While researchers say more formal teaching is needed, eight in 10 high school seniors have a basic understanding of economics, according to a new national economics assessment.
"The Nation's Report Card: Economics 2006," the first-ever evaluation on economics conducted by the National Assessment of Educational Progress, also found 42 percent of 12th graders performed at the proficient level, and 3 percent showed advanced knowledge of economic principles. The NAEP is a part of the National Center for Education Statistics of the U.S. Department of Education.
"While we're pleased to see that 42 percent are proficient and roughly 80 percent have a basic understanding, there's plenty of room for improvement," said Charles Smith, executive director of the National Assessment Governing Board, the independent, bi-partisan panel that oversees the NAEP. Smith noted that recent evaluations of students' math skills showed much lower levels of proficiency.
The assessment asked students a variety of questions based on market economy (commonly called microeconomics), national economy (macroeconomics) and international economy.
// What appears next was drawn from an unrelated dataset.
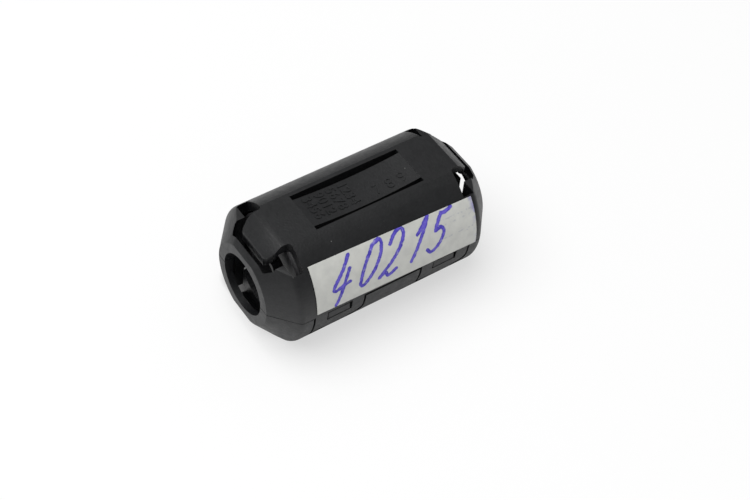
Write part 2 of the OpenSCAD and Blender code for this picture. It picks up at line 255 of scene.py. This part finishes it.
def casePlastic():  # spark-eroded black plastic with pale scuffs along its edges and a little dust
    skin = Finish("casePlastic")
    clouded = skin.patches(**plastic["cloud"]) * 0.5 + skin.patches(**plastic["mottle"]) * 0.5
    shade = skin.blendColours(clouded, plastic["dark"], plastic["pale"])
    worn = skin.layer("softEdge") * skin.patches(**plastic["scuffs"])
    shade = skin.blendColours(worn, shade, plastic["scuff"])
    fine = skin.specks(**plastic["fineDots"]) * plastic["fineShare"]
    dusty = skin.specks(**plastic["dots"]).sum("MAXIMUM", fine)
    shade = skin.blendColours(dusty, shade, plastic["dust"])
    rough = skin.patches(**plastic["rough"]) + dusty * plastic["dustRough"]
    spark = skin.grain(plastic["sparkPerMm"], plastic["sparkDetail"])
    return skin.wear(Base_Color=shade, Roughness=rough,
                     Normal=skin.bump(spark, plastic["sparkDepth"], plastic["sparkStrength"]))


ferrite = {"dark": (0.016, 0.016, 0.017, 1), "pale": (0.034, 0.034, 0.036, 1), "shades": (0.35, 0.65),
           "perMm": 3.0, "detail": 4, "grit": 0.6, "rough": (0.3, 0.7, 0.38, 0.55), "depth": 0.012,
           "strength": 0.6}


def ferriteGrey():
    ceramic = Finish("ferriteGrey")
    grains = ceramic.grain(ferrite["perMm"], ferrite["detail"], ferrite["grit"])
    shade = ceramic.blendColours(ceramic.spread(grains, *ferrite["shades"]), ferrite["dark"], ferrite["pale"])
    return ceramic.wear(Base_Color=shade, Roughness=ceramic.spread(grains, *ferrite["rough"]),
                        Normal=ceramic.bump(grains, ferrite["depth"], ferrite["strength"]))


paper = {
    "pale": (0.645, 0.65, 0.615, 1), "grey": (0.565, 0.57, 0.545, 1), "rough": 0.72,
    "fibre": {"perMm": 0.8, "low": 0.3, "high": 0.7},
    "bumpPerMm": 5.0, "bumpDepth": 0.01, "bumpStrength": 0.5,
    "print": (0.33, 0.35, 0.42, 1), "printShare": 0.4,
    "printRows": (5.0, 5.6, 3.3), "rowHalf": (0.14, 0.06),  # height of each row, and where its edge fades
    "printFrom": (6.5, 8.5), "printDots": {"perMm": 2.2, "low": 0.52, "high": 0.60, "detail": 1},
    "ink": (0.008, 0.001, 0.34, 1), "inkPale": (0.19, 0.145, 0.72, 1),
    "nib": 0.26, "feather": 0.05, "raggedPerMm": 2.4, "ragged": 0.3,  # half a line's width, and its edge
    "thin": {"perMm": 1.3, "low": 0.35, "high": 0.65}, "thinShare": 0.5,
    "middle": (0.03, 0.17), "middleShare": 0.3,  # the paler middle of the line, millimetres from its edge
    "fade": {"perMm": 2.0, "low": 0.30, "high": 0.42, "toLow": 0.7, "toHigh": 1.0},
    "flecks": {"perMm": 0.45, "radius": 0.09}, "fleckShare": 0.5,
    "smearFrom": (12.9, 13.4), "smears": {"perMm": 0.9, "low": 0.42, "high": 0.62, "toHigh": 0.5},
}


def labelPaper():  # grey paper with faint rows of print, and the ink that the mesh carries
    sheet = Finish("labelPaper")
    along, height = sheet.axis("X"), sheet.axis("Z")
    shade = sheet.blendColours(sheet.patches(**paper["fibre"]), paper["grey"], paper["pale"])
    rows = 0.0
    for row in paper["printRows"]:
        rows = sheet.spread((height - row).sum("ABSOLUTE"), *paper["rowHalf"]) + rows
    printed = rows * sheet.patches(**paper["printDots"]) * sheet.spread(along, *paper["printFrom"])
    shade = sheet.blendColours(printed * paper["printShare"], shade, paper["print"])
    ragged = sheet.layer("ink") + (sheet.grain(paper["raggedPerMm"]) - 0.5) * paper["ragged"]
    edge = 1 - paper["nib"]
    line = sheet.spread(ragged, edge - paper["feather"], edge + paper["feather"])
    middle = sheet.spread(ragged, edge + paper["middle"][0], edge + paper["middle"][1])
    thin = sheet.patches(**paper["thin"]) * paper["thinShare"] + middle * paper["middleShare"]
    ink = sheet.blendColours(thin, paper["ink"], paper["inkPale"])
    flecks = sheet.specks(**paper["flecks"]) * paper["fleckShare"]
    smear = sheet.spread(along, *paper["smearFrom"]) * sheet.patches(**paper["smears"])
    inked = (line * sheet.patches(**paper["fade"])).sum("MAXIMUM", flecks).sum("MAXIMUM", smear)
    fibres = sheet.bump(sheet.grain(paper["bumpPerMm"]), paper["bumpDepth"], paper["bumpStrength"])
    shade = sheet.blendColours(inked, shade, ink)
    return sheet.wear(Base_Color=shade, Roughness=paper["rough"], Normal=fibres)


finishes = {"case": casePlastic(), "ferrite": ferriteGrey(), "label": labelPaper()}
slots = {row["node"]: row["material_slot"] for row in frame["record"]["subparts"]}
for node, thing in frame["nodes"].items():
    thing.data.materials.clear()
    thing.data.materials.append(finishes[slots[node]])
print("finishes made")

grips = {"ends": (14.0, 15.1), "mouth": 15.0, "boreRadius": 4.56, "leadIn": 0.5, "match": 0.02,
         "neck": (3.35, 5.6, 7.6, 2.0), "shoulder": (3.8, 5.6, 5.8, 3.2)}  # half width, from, to, new half


def trimGrip(place):  # narrows the neck and shoulders of an upper grip and bevels it where the cable enters
    x, y, z = abs(place.x) / mm, abs(place.y) / mm, place.z / mm
    if z < 0 or not grips["ends"][0] < x < grips["ends"][1]:
        return
    for wide, low, high, narrow in (grips["neck"], grips["shoulder"]):
        if abs(y - wide) < grips["match"] and low < z < high:
            place.y *= narrow / wide
    if abs(math.hypot(y, z) - grips["boreRadius"]) < grips["match"] and x > grips["mouth"]:
        place.x *= 1 - grips["leadIn"] / x


soft = {"merge": 0.002 * mm, "radius": 0.07 * mm, "segments": 2,
        "flat": math.radians(0.3), "sharp": math.radians(28), "crease": math.radians(20)}
bodies = {"upper_shell": "lid", "lower_shell": "base", "upper_core": "lid", "lower_core": "base"}


def shadeSmooth(bm):  # smooth faces, with a hard edge where they turn by more than the crease
    for face in bm.faces:
        face.smooth = True
    for edge in bm.edges:
        edge.smooth = not edge.is_manifold or edge.calc_face_angle() < soft["crease"]


def softenedCopy(node, body):  # the same solid with its sharp edges just taken off
    bm = bmesh.new()
    bm.from_mesh(frame["nodes"][node].data)
    bmesh.ops.remove_doubles(bm, verts=bm.verts, dist=soft["merge"])
    bmesh.ops.dissolve_limit(bm, angle_limit=soft["flat"], verts=bm.verts, edges=bm.edges)
    for vert in bm.verts:
        trimGrip(vert.co)
    softEdge = bm.faces.layers.float.new("softEdge")
    sharp = [edge for edge in bm.edges if edge.is_manifold and edge.calc_face_angle() > soft["sharp"]]
    rounded = bmesh.ops.bevel(bm, geom=sharp, offset=soft["radius"], segments=soft["segments"], profile=0.5,
                              affect="EDGES", clamp_overlap=True, material=-1)["faces"]
    for face in rounded:
        face[softEdge] = 1.0
    bmesh.ops.remove_doubles(bm, verts=bm.verts, dist=soft["merge"])
    for vert in bm.verts:
        vert.co = [min(max(at, low), high) for at, low, high in zip(vert.co, *cadBox)]
    bmesh.ops.recalc_face_normals(bm, faces=bm.faces)
    shadeSmooth(bm)
    piece = meshObject(node + "_soft", bm, finishes[slots[node]])
    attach(piece, body)
    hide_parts(node)


for node, body in bodies.items():
    softenedCopy(node, body)
print("edges softened")

film = {"seat": 9.78, "fold": 10.0, "radius": 0.449, "thick": 0.3, "crease": 0.149, "steps": 14,
        "middles": (-7.5, 7.5), "length": 8.0}


def foldedFilm():  # two thin strips bent into a U
    bm = bmesh.new()
    arc = [math.radians(180 * step / film["steps"] - 90) for step in range(film["steps"] + 1)]
    path = [(film["seat"], -film["radius"])]
    path += [(film["fold"] + film["radius"] * math.cos(turn), film["radius"] * math.sin(turn))
             for turn in arc]
    path += [(film["seat"], film["radius"])]
    for middle in film["middles"]:
        bent = [bm.verts.new((middle - film["length"] / 2, *point)) for point in path]
        edges = [bm.edges.new(ends) for ends in zip(bent, bent[1:])]
        swept = bmesh.ops.extrude_edge_only(bm, edges=edges)
        moved = [item for item in swept["geom"] if isinstance(item, bmesh.types.BMVert)]
        bmesh.ops.translate(bm, verts=moved, vec=(film["length"], 0, 0))
    bmesh.ops.recalc_face_normals(bm, faces=bm.faces)
    bmesh.ops.solidify(bm, geom=bm.faces[:], thickness=film["thick"])
    bmesh.ops.scale(bm, verts=bm.verts, vec=(mm, mm, mm))
    bmesh.ops.recalc_face_normals(bm, faces=bm.faces)
    strips = meshObject("film_strips", bm, finishes["case"])
    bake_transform(strips)
    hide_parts("film_hinge")


foldedFilm()
print("film hinge folded")

strokes = {  # each digit as pen strokes in a box 1 by 1, from its lower left
    "4": (((0.62, 1.0), (0.38, 0.74), (0.02, 0.42), (0.2, 0.33), (0.55, 0.38), (0.98, 0.42)),
          ((0.80, 0.72), (0.66, 0.45), (0.60, 0.2), (0.5, -0.04))),
    "0": (((0.6, 1.0), (0.25, 0.9), (0.02, 0.5), (0.1, 0.12), (0.42, 0.0), (0.82, 0.25), (0.98, 0.66),
           (0.78, 0.96), (0.45, 0.96)),),
    "2": (((0.05, 0.76), (0.24, 0.96), (0.62, 1.0), (0.84, 0.78), (0.6, 0.42), (0.02, 0.04), (0.3, 0.12),
           (0.6, 0.0), (0.98, 0.1)),),
    "1": (((0.0, 0.66), (0.4, 0.8), (0.9, 1.02), (0.72, 0.6), (0.6, 0.3), (0.5, 0.0)),),
    "5": (((0.3, 0.98), (0.22, 0.78), (0.18, 0.58), (0.55, 0.62), (0.88, 0.44), (0.78, 0.14), (0.4, 0.0),
           (0.0, 0.12)),
          ((0.3, 0.98), (0.62, 0.97), (0.98, 1.04))),
}
number = (  # digit, its left and lowest point on the label, width, height and slant
    ("4", 1.7, 0.5, 2.5, 6.1, 0.42),
    ("0", 6.2, 1.5, 2.3, 5.4, 0.55),
    ("2", 9.5, 1.3, 2.6, 5.7, 0.55),
    ("1", 14.2, 1.8, 1.2, 5.2, 0.60),
    ("5", 17.1, 1.9, 2.3, 4.9, 0.55),
)
pen = {"steps": 5, "reach": 1.0, "near": 1.5}  # steps between points, how far ink counts and is sought


def bentAt(share, before, start, stop, after):  # one coordinate on a smooth curve from start to stop
    return 0.5 * (2 * start + (stop - before) * share
                  + (2 * before - 5 * start + 4 * stop - after) * share * share
                  + (3 * start - before - 3 * stop + after) * share ** 3)


def penPath(points):  # a smooth line through the points of one stroke
    ends = [points[0], *points, points[-1]]
    path = []
    for four in zip(ends, ends[1:], ends[2:], ends[3:]):
        for step in range(pen["steps"]):
            path.append(Vector([bentAt(step / pen["steps"], *places) for places in zip(*four)]))
    return path + [Vector(points[-1])]


def penLines():
    lines = []
    for digit, left, low, width, tall, slant in number:
        for stroke in strokes[digit]:
            lines.append([Vector((left + point.x * width + point.y * tall * slant, low + point.y * tall))
                          for point in penPath(stroke)])
    return lines


def inkAt(point, lines):  # 1 on a pen line and 0 at a whole millimetre from it
    nearest = pen["reach"]
    for line in lines:
        for start, stop in zip(line, line[1:]):
            if abs(point.x - start.x) < pen["near"] and abs(point.y - start.y) < pen["near"]:
                along = stop - start
                share = min(max((point - start).dot(along) / max(along.dot(along), 1e-9), 0), 1)
                nearest = min(nearest, (start + along * share - point).length)
    return 1 - nearest


label = {"left": -12.05, "right": 13.5, "width": 7.3, "angle": 23.6, "tilt": -1.4, "cell": 0.1,
         "radius": 9.899, "inner": 9.8, "thick": 0.098}


def wrappedLabel():  # a fine sheet that follows the curve of the case and carries the ink
    long, lines = label["right"] - label["left"], penLines()
    half = label["inner"] * math.sin(label["width"] / label["inner"] / 2)
    bm = bmesh.new()
    bmesh.ops.create_grid(bm, x_segments=round(long / label["cell"]),
                          y_segments=round(2 * half / label["cell"]), size=1)
    ink = bm.verts.layers.float.new("ink")
    turn = Matrix.Rotation(math.radians(label["tilt"]), 2)
    for vert in bm.verts:
        flat = Vector((vert.co.x * long / 2, vert.co.y * half))
        vert[ink] = inkAt(flat + Vector((long / 2, half)), lines)
        flat = turn @ flat
        angle = math.radians(label["angle"]) + math.asin(flat.y / label["radius"])
        vert.co = Vector((flat.x + (label["left"] + label["right"]) / 2, -label["radius"] * math.cos(angle),
                          label["radius"] * math.sin(angle))) * mm
    bmesh.ops.recalc_face_normals(bm, faces=bm.faces)
    if bm.faces[0].normal.y > 0:
        bmesh.ops.reverse_faces(bm, faces=bm.faces)
    bmesh.ops.solidify(bm, geom=bm.faces[:], thickness=label["thick"] * mm)
    shadeSmooth(bm)
    sheet = meshObject("label_sheet", bm, finishes["label"])
    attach(sheet, "lid")
    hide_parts("paper_label")


wrappedLabel()
print("label written and wrapped")

figures = (  # text, height, space between lines, left, top and turn in degrees
    ("1234\n5678\n9012\n3456", 2.1, 0.87, -1.9, 2.35, -90),
    ("7 8 9", 2.5, 1.0, 1.9, -1.9, 0),
)
relief = {"raised": 0.11, "sunk": 0.03, "curveSteps": 3, "merge": 0.001,
          "panelTop": 8.90, "bow": 0.5, "panelHalf": 8.45}  # the panel as in the solids


def raisedFigures():  # plain mould figures that stand just proud of the bowed panel
    bm = bmesh.new()
    for text, size, pitch, left, top, turn in figures:
        curve = bpy.data.curves.new("figures", "FONT")
        curve.body, curve.size, curve.space_line = text, size, pitch
        curve.extrude, curve.resolution_u = (relief["raised"] + relief["sunk"]) / 2, relief["curveSteps"]
        drawn = bpy.data.objects.new("drawn", curve)
        bpy.context.scene.collection.objects.link(drawn)
        bpy.context.view_layer.update()
        letters = drawn.evaluated_get(bpy.context.evaluated_depsgraph_get()).to_mesh()
        letters.transform(Matrix.Translation((left, top, 0)) @ Matrix.Rotation(math.radians(turn), 4, "Z"))
        bm.from_mesh(letters)
        bpy.data.objects.remove(drawn)
    bmesh.ops.remove_doubles(bm, verts=bm.verts, dist=relief["merge"])
    for vert in bm.verts:
        surface = relief["panelTop"] - relief["bow"] * (1 - (vert.co.x / relief["panelHalf"]) ** 2)
        vert.co.z += surface + (relief["raised"] - relief["sunk"]) / 2
        vert.co *= mm
    bmesh.ops.recalc_face_normals(bm, faces=bm.faces)
    piece = meshObject("mould_figures", bm, finishes["case"])
    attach(piece, "lid")


raisedFigures()
print("figures raised")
Although not specified as a separate category, students were assessed on their knowledge of entrepreneurship in the market economy portion of the exam.
For example, one question asked what would be the effect on a lawnmowing business of buying more lawnmowers. More than 50 percent of students provided the correct answer that output, costs, and revenue would all increase.
Overall, students scored higher on questions related to practical application of economics rather than those based on economic theory. "Our review of the assessment results showed that students did better on the personal finance portion of the test," Smith said. "What they know about economics is not necessarily what they learn in school."
Practical knowledge is more relevant and therefore more important to teach students, according to Robert Duvall, president and CEO of the National Council on Economic Education, a New York-based non-profit organization.
"Too many people think that economics is what they do at MIT, not what you do when you're making practical decisions in your life," Duvall said. "We've got to do a better job in this country of educating our young people, while they are in school, in this skill set."
While many states do not require students to take economics courses, 87 percent of those who participated in the assessment reported having at least some formal economic instruction.
Since this is the first assessment of its kind, it is hard to judge what the results mean for economics knowledge and education, according to Smith. Another evaluation scheduled for 2012 will start to track trends and break down the data by state. Smith said he would be surprised if scores did not improve the second time around.
"We're not starting from ground zero," Duvall agreed. "We've got something to build on there."